#### TASK INSTRUCTIONS
Reproduce the first line and every line after it, exactly, through the one containing "return finish(housing)". Leave out the rest.

#### STORED ROWS
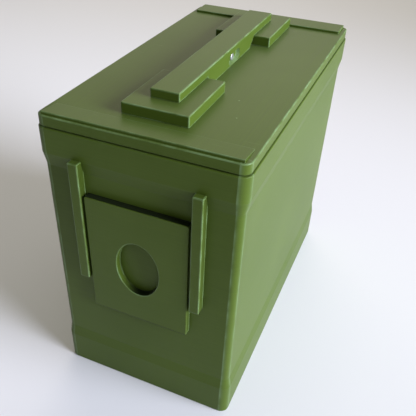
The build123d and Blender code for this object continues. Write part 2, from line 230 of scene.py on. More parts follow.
def build(name, shells):
    """One object at the origin from one or more closed shells given in millimetres."""
    points, faces, wear_and_painted_light, first = [], [], [], 0
    for shell_points, shell_faces, shell_wear_and_painted_light in shells:
        points.append(shell_points)
        wear_and_painted_light.append(shell_wear_and_painted_light)
        faces += [[first + corner for corner in face] for face in shell_faces]
        first += len(shell_points)
    mesh = bpy.data.meshes.new(name)
    mesh.from_pydata((np.vstack(points) * MM).tolist(), [], faces)
    # the attribute holds worn edges, painted corner highlights and painted shade
    attribute = mesh.attributes.new("wear_and_painted_light", "FLOAT", "POINT")
    attribute.data.foreach_set("value", np.concatenate(wear_and_painted_light).astype(np.float32))
    finish_mesh(mesh)
    piece = bpy.data.objects.new(name, mesh)
    bpy.context.scene.collection.objects.link(piece)
    return piece


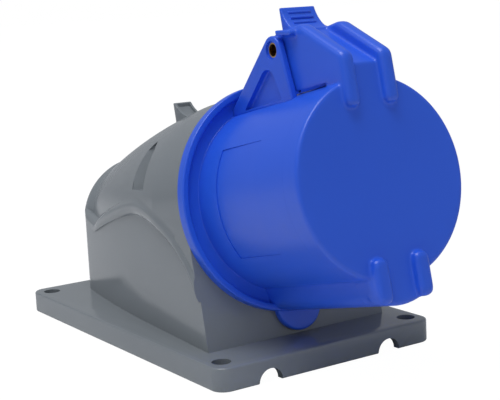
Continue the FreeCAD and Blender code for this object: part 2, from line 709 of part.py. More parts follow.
def makeHousing():
    shape = hoodOutside().fuse([plateOutside(), crownFin()])
    shape = shape.cut([hoodInside(), plateInside(), shoulderPocket(-1), shoulderPocket(1)])
    shape = shape.cut(mouthCuts() + plateCuts()).removeSplitter()
    housing = doc.addObject("Part::Feature", "housing")
    housing.Label = "housing"
    housing.Shape = max(shape.Solids, key=lambda solid: solid.Volume)
    return finish(housing)


# An outline that ends in a round head, with straight flanks tangent to it from both ends of its base
def addTangentHead(sketch, base, center, radius):
    spots = [Vector(worth(x), worth(y), 0) for x, y in base]
    middle = Vector(worth(center[0]), worth(center[1]), 0)
    reach = worth(radius)
    touch = []
    for spot, turn in ((spots[-1], 1), (spots[0], -1)):
        away = spot - middle
        angle = math.atan2(away.y, away.x) + turn * math.acos(reach / away.Length)
        touch.append(middle + Vector(math.cos(angle), math.sin(angle), 0) * reach)
    chain = [sketch.addGeometry(Part.LineSegment(a, b), False) for a, b in zip(spots, spots[1:])]
    rise = sketch.addGeometry(Part.LineSegment(spots[-1], touch[0]), False)
    head = addArc(sketch, middle, reach, touch[0], touch[1])
    fall = sketch.addGeometry(Part.LineSegment(touch[1], spots[0]), False)
    chain.append(rise)
    for a, b in zip(chain, chain[1:]):
        sketch.addConstraint(Sketcher.Constraint("Coincident", a, 2, b, 1))
    sketch.addConstraint(Sketcher.Constraint("Coincident", fall, 2, chain[0], 1))
    sketch.addConstraint(Sketcher.Constraint("Tangent", rise, 2, head, 1))
    sketch.addConstraint(Sketcher.Constraint("Tangent", head, 2, fall, 1))
    for item, (x, y) in zip(chain, base):
        pin(sketch, item, 1, x, y)
    pin(sketch, head, 3, center[0], center[1])
    limitRadius(sketch, head, radius)


ridgeOutline = [
    ("-keyHalf", "-keyRoot"), ("-keyShoulder", "-keyShoulderDrop"),
    ("-keyCorner", "-keyCornerDrop", "keySide", 1), ("keyCorner", "-keyCornerDrop", "keyBottom", 1),
    ("keyShoulder", "-keyShoulderDrop", "keySide", 1), ("keyHalf", "-keyRoot")]


def makeSocketFront():
    body = newBody("socket_front")
    spin(body, "socket_shell", [
        ("carrierRadius + carrierPlay", "-mouthGap"), ("wellRadius + wellWall", "-mouthGap"),
        ("wellRadius + wellWall", "coreDepth"), ("collarRadius - collarWall", "coreDepth"),
        ("collarRadius - collarWall", "-mouthGap"), ("flangeRadius", "-mouthGap"), ("flangeRadius", "beadZ"),
        ("flangeRadius - beadRadius", "beadZ + beadRadius", "beadRadius", 1),
        ("flangeRadius - 2 * beadRadius", "beadZ", "beadRadius", 1),
        ("flangeRadius - 2 * beadRadius", "dishZ"), ("collarRadius + collarRoot", "dishZ"),
        ("collarRadius", "dishZ + collarRoot"), ("collarRadius", "collarEnd"),
        ("noseRadius", "collarEnd"), ("noseTip", "noseEnd"), ("wellRadius", "noseEnd"),
        ("wellRadius", "webTop"), ("carrierRadius + carrierPlay", "webTop")])
    extrude(body, "lobe", "Pad", "XY_Plane", "-mouthGap", "mouthGap",
            circles=[("0", "-lobeDrop", "lobeRadius")])
    extrude(body, "keyway_ridge", "Pad", "XY_Plane", "dishZ", "collarEnd - dishZ", ridgeOutline)
    extrude(body, "keyway_slot", "Pocket", "XY_Plane", "webTop", "noseEnd", [
        ("-keySlotHalf", "-keySlotDrop"), ("keySlotHalf", "-keySlotDrop"),
        ("keySlotHalf", "-carrierRadius - wellWall"), ("-keySlotHalf", "-carrierRadius - wellWall")],
        back=True)
    for side, start in (("left", "-bracketOuter"), ("right", "bracketInner")):
        sketch = addSketch(body, side + "_bracket_outline", "YZ_Plane", start)
        foot = [("bracketRoot", "bracketFrontZ"), ("bracketRoot", "dishZ"), ("bracketRearY", "dishZ")]
        addTangentHead(sketch, foot, ("pinY", "pinZ"), "bracketHead")
        extrudeSketch(body, side + "_bracket", "Pad", sketch, "bracketOuter - bracketInner")
        low = "collarRadius - mouthGap + webInset"
        face = "-bracketOuter" if side == "left" else "bracketOuter - webInset"
        sketch = addSketch(body, side + "_web_outline", "YZ_Plane", face)
        foot = [(low, "webFrontZ"), (low, "webRearZ")]
        addTangentHead(sketch, foot, ("webTopY", "webTopZ"), "webTopRadius")
        extrudeSketch(body, side + "_web", "Pocket", sketch, "webInset", back=True)
    extrude(body, "pin_hole", "Pocket", "YZ_Plane", "-bracketOuter", "2 * bracketOuter",
            circles=[("pinY", "pinZ", "pinRadius")], back=True)
    for side, start in (("left", "-bracketOuter"), ("right", "bracketOuter - pinSink")):
        extrude(body, side + "_pin_recess", "Pocket", "YZ_Plane", start, "pinSink",
                circles=[("pinY", "pinZ", "pinSinkRadius")], back=True)
    sketch = addSketch(body, "label_profile", "XZ_Plane")
    addOutline(sketch, [
        ("-collarRadius + labelDepth", "labelBack"), ("-collarRadius", "labelFront"),
        ("-collarRadius - labelDepth", "labelFront"), ("-collarRadius - labelDepth", "labelBack")])
    groove = body.newObject("PartDesign::Groove", "label_recess")
    groove.Profile = sketch
    groove.ReferenceAxis = (sketch, ["V_Axis"])
    groove.Angle = size("labelAngle")
    groove.setExpression("Angle", linked("labelAngle"))
    groove.Midplane = True
    doc.recompute()
    extrude(body, "gasket_groove", "Pocket", "XY_Plane", "-mouthGap", "frontGasketThick",
            circles=[("0", "0", "frontGasketInner"), ("0", "0", "frontGasketOuter")], back=True)
    extrude(body, "carrier_screw_holes", "Pocket", "XY_Plane", "-mouthGap", "mouthGap + fixingEnd",
            circles=[(side + "fixingCircle", "0", "fixingRadius") for side in ("-", "")], back=True)
    extrude(body, "front_screw_hole", "Pocket", "XY_Plane", "-mouthGap",
            "mouthGap + frontScrewEnd + frontScrewRadius",
            circles=[("0", "-frontScrewDrop", "frontScrewRadius")], back=True)
    inner, outer = "wellRadius + wellWall / 2 + carrierPlay", "mouthRadius + wellWall"
    behind = "-mouthGap - hoodWall - carrierPlay"
    extrude(body, "top_hook", "Pad", "YZ_Plane", "-lobeRadius", "2 * lobeRadius", [
        (inner, "-mouthGap"), (inner, behind + " - hoodWall"), (outer, behind + " - hoodWall"),
        (outer, behind),
        ("collarRadius - collarWall", behind), ("collarRadius - collarWall", "-mouthGap")])
    return finish(body)


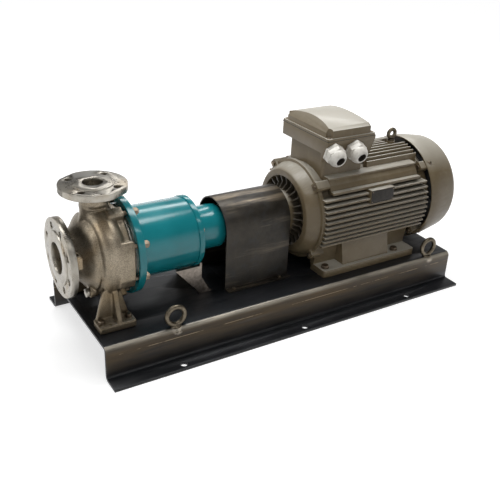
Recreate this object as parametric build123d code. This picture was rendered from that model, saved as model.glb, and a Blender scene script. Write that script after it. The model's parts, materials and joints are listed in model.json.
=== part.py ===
from build123d import *
import math
import os

# Magnetic drive pump set on a bent sheet base. Millimetres, +Z up, +X from the suction
# side to the motor. The origin is the middle of the anchor hole pattern, on the floor.

# Base
base_length = 1110
base_width = 380
base_height = 92
base_sheet = 7
base_bend_radius = 13
base_lip = 50
anchor_pitch = 366
anchor_rows = 446
anchor_hole = 18
eye_span = 840
eye_shift = 55
eye_edge_inset = 15
eye_outer_diameter = 58
eye_wire = 10
eye_weld_height = 4

# Shaft line
shaft_height = 160
pump_from_base_end = 59
pump_shaft_reach = 385
shaft_gap = 20

# Fits
fit = 0.02
running_gap = 0.08
thread_gap = 0.05
seat_gap = 0.1
bolt_clearance = 0.5

# Fastener proportions, per millimetre of thread
hex_across = 1.5
head_ratio = 0.62
nut_ratio = 0.88
washer_ratio = 0.95
washer_thickness_ratio = 0.16

# Suction and discharge flanges
suction_reach = 100
suction_bore = 80
suction_flange_diameter = 200
suction_bolt_circle = 160
suction_bolts = 8
suction_face_diameter = 138
discharge_reach = 180
discharge_bore = 50
discharge_flange_diameter = 165
discharge_bolt_circle = 125
discharge_bolts = 4
discharge_face_diameter = 102
discharge_neck_diameter = 68
discharge_flat_distance = 79
discharge_flat_angle = -60
suction_flange_thickness = 20
discharge_flange_thickness = 19
flange_raise = 3
flange_hole = 18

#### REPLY
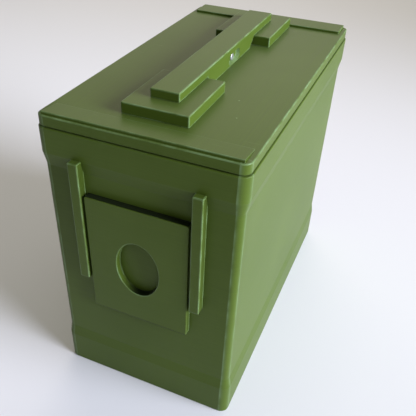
The build123d and Blender code for this object continues. Write part 2, from line 230 of scene.py on. More parts follow.
def build(name, shells):
    """One object at the origin from one or more closed shells given in millimetres."""
    points, faces, wear_and_painted_light, first = [], [], [], 0
    for shell_points, shell_faces, shell_wear_and_painted_light in shells:
        points.append(shell_points)
        wear_and_painted_light.append(shell_wear_and_painted_light)
        faces += [[first + corner for corner in face] for face in shell_faces]
        first += len(shell_points)
    mesh = bpy.data.meshes.new(name)
    mesh.from_pydata((np.vstack(points) * MM).tolist(), [], faces)
    # the attribute holds worn edges, painted corner highlights and painted shade
    attribute = mesh.attributes.new("wear_and_painted_light", "FLOAT", "POINT")
    attribute.data.foreach_set("value", np.concatenate(wear_and_painted_light).astype(np.float32))
    finish_mesh(mesh)
    piece = bpy.data.objects.new(name, mesh)
    bpy.context.scene.collection.objects.link(piece)
    return piece


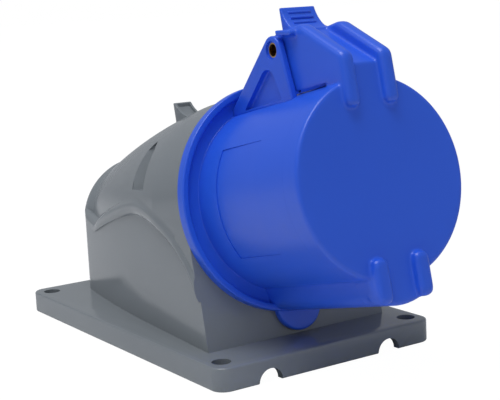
Continue the FreeCAD and Blender code for this object: part 2, from line 709 of part.py. More parts follow.
def makeHousing():
    shape = hoodOutside().fuse([plateOutside(), crownFin()])
    shape = shape.cut([hoodInside(), plateInside(), shoulderPocket(-1), shoulderPocket(1)])
    shape = shape.cut(mouthCuts() + plateCuts()).removeSplitter()
    housing = doc.addObject("Part::Feature", "housing")
    housing.Label = "housing"
    housing.Shape = max(shape.Solids, key=lambda solid: solid.Volume)
    return finish(housing)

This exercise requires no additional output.